I am using Rhino V4 SR9 32 bit on Vista X64, so this solution may or may not work on your setup. Yes, I know I could use Rhino V5, but the texture mapping does not work well with imported V4 files, and at the moment I'm working on a lot of V4 files.
I'm using the OBJ exporter from here: http://wiki.mcneel.com/labs/objio (it may or may not work with the default obj exporter, not tried it)
Lets assume we have 9 cubes, where 3 have a material called 'Stone', 3 called 'Plastic' and the last 3 called 'Wood'.
Depening on how you assign materials in Rhino, it is critical that you assign a material name to each and every object. I tend to put different materials on different layers.
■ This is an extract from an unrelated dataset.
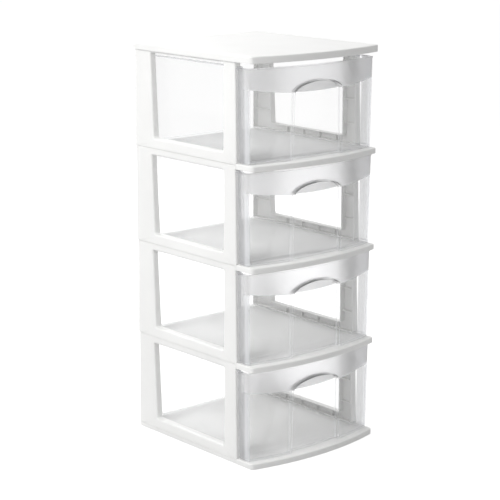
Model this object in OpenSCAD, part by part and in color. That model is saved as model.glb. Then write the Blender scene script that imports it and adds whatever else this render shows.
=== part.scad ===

This way you can right click on the layer name choose 'Select Objects' and either assign a material created in the material editor (use command MaterialEditor) in which called the material will be assigned as a plugin, or you can manually type in a material name and changed its properties under Basic.
When you're done, export as obj with the setting below... the rest of this assumes you called the exported file cubes.obj
The reason we get the multiple material nodes in octane is that in the cubes.mtl created by the exporter, that a material definition is created for each object, so we get 3 x Stone, 3 x Plastic, 3 x Wood etc as is shown below.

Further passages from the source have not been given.